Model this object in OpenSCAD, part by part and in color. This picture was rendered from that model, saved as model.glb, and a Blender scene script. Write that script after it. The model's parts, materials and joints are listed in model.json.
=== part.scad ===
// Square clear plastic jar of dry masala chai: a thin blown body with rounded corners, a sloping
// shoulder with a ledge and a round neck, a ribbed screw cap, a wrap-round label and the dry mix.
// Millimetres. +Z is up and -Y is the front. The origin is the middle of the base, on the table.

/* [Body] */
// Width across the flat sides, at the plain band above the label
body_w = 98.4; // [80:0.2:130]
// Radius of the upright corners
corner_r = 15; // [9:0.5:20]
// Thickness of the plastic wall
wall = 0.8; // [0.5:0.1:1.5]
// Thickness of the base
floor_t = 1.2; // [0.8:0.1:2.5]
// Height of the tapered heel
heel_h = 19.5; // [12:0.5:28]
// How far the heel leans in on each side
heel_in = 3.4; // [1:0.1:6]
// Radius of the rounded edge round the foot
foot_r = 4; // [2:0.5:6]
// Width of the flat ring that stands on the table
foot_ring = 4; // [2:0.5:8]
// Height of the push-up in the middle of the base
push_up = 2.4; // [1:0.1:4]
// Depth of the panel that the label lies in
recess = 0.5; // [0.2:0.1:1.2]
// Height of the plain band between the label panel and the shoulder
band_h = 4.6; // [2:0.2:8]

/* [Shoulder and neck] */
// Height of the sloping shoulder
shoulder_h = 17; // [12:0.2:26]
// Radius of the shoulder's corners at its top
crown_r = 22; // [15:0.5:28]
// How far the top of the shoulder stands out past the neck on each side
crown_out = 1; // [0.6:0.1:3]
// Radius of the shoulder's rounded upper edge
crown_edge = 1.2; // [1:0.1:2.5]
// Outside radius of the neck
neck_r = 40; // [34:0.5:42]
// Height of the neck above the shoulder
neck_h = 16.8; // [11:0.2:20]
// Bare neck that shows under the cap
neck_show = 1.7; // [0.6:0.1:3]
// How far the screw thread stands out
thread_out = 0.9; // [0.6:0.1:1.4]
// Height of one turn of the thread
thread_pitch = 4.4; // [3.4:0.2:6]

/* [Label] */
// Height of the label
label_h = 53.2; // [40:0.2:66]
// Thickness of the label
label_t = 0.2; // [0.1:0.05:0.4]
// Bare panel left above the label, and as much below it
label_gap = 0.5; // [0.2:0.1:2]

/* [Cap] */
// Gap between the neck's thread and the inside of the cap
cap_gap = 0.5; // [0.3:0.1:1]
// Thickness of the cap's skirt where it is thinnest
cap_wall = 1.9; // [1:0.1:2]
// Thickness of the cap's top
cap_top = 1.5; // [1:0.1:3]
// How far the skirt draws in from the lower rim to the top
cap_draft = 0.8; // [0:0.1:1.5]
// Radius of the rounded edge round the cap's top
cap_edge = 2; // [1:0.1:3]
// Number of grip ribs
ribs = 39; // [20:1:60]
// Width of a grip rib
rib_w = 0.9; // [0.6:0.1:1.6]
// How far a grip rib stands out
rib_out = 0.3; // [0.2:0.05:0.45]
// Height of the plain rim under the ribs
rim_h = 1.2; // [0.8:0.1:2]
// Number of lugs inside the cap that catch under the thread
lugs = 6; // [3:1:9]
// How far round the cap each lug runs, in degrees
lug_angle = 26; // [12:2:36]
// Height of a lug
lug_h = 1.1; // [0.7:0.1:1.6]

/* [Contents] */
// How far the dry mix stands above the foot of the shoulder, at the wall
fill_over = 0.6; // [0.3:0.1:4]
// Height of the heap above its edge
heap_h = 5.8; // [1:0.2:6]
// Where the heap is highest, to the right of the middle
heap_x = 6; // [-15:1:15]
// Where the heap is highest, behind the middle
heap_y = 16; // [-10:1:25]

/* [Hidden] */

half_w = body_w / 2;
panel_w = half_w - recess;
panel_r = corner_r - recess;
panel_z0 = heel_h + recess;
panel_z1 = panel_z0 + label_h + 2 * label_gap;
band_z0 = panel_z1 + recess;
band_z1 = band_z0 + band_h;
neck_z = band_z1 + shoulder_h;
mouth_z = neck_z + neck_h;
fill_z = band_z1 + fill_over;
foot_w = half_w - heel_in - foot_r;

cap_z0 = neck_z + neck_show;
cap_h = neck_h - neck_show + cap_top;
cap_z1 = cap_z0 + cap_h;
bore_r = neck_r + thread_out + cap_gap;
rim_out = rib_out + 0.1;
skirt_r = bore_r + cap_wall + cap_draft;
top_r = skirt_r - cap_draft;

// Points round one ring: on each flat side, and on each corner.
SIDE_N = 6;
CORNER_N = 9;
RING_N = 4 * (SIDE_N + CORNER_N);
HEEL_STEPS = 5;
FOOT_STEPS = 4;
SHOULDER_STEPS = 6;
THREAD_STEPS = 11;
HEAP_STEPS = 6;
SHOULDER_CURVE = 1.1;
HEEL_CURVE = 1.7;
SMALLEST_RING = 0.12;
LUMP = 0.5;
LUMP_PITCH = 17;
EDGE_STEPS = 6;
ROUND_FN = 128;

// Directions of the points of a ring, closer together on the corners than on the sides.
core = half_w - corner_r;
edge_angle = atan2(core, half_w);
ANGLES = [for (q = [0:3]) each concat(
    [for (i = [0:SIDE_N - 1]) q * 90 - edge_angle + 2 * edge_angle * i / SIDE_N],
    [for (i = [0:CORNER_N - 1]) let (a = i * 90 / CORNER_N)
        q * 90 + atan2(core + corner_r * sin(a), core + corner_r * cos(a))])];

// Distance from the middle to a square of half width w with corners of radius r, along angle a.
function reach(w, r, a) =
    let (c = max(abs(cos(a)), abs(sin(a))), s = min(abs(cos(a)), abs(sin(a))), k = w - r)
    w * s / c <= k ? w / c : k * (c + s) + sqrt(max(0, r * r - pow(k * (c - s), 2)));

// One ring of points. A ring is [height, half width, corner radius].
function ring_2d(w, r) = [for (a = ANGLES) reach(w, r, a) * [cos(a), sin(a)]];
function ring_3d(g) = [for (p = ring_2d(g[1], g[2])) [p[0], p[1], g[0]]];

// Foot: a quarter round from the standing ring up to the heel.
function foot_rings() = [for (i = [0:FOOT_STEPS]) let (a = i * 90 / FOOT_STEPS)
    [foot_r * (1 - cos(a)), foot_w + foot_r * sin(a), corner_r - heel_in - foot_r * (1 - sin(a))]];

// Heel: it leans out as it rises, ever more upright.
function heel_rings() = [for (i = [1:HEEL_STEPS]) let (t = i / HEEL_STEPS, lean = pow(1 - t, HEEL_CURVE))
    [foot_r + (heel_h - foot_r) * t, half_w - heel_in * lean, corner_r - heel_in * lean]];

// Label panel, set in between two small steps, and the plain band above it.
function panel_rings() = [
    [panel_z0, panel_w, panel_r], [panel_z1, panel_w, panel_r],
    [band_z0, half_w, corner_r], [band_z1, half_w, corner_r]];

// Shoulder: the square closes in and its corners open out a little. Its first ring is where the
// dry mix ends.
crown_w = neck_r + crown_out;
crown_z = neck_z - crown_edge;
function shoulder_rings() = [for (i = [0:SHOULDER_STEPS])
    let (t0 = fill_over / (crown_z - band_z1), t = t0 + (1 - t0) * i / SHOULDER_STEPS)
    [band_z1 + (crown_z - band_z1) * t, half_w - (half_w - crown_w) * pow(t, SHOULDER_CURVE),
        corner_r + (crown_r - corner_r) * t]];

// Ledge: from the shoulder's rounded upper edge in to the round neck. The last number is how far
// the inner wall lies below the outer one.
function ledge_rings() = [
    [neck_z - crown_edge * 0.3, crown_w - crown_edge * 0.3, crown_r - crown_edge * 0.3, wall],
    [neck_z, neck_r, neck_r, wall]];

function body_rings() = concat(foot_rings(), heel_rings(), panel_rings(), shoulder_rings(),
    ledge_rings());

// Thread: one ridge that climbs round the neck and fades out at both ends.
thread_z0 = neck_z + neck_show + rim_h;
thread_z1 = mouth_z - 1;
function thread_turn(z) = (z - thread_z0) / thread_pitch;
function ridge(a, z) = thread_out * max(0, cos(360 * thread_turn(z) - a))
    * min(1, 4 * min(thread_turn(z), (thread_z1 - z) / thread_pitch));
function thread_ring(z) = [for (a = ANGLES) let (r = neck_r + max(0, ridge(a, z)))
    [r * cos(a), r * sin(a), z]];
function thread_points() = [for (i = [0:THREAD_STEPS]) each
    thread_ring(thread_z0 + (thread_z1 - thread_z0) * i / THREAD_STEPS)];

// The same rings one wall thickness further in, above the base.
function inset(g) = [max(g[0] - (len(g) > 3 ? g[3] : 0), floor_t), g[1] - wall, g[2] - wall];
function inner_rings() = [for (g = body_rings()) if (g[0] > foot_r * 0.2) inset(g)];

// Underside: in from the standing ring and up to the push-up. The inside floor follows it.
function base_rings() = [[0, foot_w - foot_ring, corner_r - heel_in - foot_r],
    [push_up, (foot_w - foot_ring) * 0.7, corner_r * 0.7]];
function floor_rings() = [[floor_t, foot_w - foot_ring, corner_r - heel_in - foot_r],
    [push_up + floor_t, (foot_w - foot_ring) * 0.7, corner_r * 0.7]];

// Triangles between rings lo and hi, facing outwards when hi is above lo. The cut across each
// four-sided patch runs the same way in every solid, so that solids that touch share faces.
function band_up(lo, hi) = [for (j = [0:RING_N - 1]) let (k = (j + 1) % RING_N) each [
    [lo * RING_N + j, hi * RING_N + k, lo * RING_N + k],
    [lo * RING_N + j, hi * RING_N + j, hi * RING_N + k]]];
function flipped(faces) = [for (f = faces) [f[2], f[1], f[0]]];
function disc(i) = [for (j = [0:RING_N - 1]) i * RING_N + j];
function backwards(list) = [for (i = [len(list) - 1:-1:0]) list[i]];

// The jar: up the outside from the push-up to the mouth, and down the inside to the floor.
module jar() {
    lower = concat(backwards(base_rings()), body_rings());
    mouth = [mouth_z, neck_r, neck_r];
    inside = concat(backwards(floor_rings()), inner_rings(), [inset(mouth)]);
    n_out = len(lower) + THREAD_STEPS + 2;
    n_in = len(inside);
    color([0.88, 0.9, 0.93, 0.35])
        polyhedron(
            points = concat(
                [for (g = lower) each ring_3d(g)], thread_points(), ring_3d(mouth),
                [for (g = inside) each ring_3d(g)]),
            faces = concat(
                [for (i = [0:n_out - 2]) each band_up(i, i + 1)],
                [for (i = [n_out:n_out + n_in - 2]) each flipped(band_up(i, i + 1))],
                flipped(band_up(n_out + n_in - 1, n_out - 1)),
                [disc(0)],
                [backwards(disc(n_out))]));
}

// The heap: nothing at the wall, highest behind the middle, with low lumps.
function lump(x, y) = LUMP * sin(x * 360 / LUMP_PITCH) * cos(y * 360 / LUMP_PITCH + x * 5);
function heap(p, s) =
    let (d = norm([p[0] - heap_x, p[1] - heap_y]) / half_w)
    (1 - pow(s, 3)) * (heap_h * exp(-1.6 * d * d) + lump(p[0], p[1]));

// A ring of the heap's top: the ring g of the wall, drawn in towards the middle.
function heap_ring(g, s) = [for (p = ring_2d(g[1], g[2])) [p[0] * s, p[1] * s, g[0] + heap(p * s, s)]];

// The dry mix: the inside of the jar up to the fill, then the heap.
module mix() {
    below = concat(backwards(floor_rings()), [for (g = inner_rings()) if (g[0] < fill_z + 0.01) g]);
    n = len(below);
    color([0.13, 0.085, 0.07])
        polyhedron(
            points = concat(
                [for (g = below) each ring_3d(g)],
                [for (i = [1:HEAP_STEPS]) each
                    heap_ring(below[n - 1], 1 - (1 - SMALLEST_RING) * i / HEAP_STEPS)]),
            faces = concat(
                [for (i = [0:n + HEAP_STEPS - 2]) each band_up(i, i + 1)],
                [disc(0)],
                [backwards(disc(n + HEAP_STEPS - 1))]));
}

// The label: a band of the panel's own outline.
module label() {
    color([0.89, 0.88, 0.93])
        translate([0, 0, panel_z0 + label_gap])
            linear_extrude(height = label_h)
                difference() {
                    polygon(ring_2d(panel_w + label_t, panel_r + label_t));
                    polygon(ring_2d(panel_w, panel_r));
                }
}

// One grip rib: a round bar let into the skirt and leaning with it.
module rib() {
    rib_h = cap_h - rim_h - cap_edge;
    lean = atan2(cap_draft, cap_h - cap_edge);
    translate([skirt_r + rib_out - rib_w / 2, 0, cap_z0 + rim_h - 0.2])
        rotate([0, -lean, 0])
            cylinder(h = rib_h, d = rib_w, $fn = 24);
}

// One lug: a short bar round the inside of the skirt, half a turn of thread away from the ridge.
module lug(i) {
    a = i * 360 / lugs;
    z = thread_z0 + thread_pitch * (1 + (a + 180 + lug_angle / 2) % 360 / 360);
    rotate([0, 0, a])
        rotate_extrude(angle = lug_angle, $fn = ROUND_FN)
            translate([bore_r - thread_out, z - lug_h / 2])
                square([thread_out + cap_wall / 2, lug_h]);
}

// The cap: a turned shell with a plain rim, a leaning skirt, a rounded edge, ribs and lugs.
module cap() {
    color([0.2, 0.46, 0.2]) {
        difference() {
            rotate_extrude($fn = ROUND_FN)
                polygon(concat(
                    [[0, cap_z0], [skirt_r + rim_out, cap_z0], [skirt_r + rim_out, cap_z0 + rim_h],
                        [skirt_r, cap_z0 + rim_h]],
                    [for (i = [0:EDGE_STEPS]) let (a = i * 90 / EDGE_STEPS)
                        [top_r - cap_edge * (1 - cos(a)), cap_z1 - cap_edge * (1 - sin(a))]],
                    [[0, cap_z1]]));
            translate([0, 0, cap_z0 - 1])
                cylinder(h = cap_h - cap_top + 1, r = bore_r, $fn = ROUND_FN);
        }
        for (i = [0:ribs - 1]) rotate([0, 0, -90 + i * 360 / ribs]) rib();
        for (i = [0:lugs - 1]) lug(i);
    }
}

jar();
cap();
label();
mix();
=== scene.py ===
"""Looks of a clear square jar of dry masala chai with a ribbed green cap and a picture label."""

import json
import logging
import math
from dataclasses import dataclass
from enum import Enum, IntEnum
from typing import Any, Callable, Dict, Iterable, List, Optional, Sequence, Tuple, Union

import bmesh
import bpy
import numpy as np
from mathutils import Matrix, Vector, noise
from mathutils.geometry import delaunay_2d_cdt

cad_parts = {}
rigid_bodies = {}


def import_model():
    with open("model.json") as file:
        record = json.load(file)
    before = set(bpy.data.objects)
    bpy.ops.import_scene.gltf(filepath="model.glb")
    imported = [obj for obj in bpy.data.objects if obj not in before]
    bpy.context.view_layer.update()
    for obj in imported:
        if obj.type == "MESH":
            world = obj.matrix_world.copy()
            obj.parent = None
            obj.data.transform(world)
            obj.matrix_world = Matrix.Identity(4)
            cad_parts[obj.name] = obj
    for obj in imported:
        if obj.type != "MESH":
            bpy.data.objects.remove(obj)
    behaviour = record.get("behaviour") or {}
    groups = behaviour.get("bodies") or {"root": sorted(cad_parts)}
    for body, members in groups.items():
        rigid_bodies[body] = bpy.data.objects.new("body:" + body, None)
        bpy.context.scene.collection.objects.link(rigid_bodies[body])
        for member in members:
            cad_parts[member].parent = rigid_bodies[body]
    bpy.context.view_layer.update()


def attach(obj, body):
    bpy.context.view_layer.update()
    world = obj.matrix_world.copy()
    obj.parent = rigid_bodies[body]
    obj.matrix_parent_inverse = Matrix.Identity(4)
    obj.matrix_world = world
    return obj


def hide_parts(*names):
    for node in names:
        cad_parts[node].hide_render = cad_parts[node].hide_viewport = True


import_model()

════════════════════

__To be done__.
Take the line with "for member in" and all lines after it to the last line, and reproduce them exactly.

__Final result__.
        for member in members:
            cad_parts[member].parent = rigid_bodies[body]
    bpy.context.view_layer.update()


def attach(obj, body):
    bpy.context.view_layer.update()
    world = obj.matrix_world.copy()
    obj.parent = rigid_bodies[body]
    obj.matrix_parent_inverse = Matrix.Identity(4)
    obj.matrix_world = world
    return obj


def hide_parts(*names):
    for node in names:
        cad_parts[node].hide_render = cad_parts[node].hide_viewport = True


import_model()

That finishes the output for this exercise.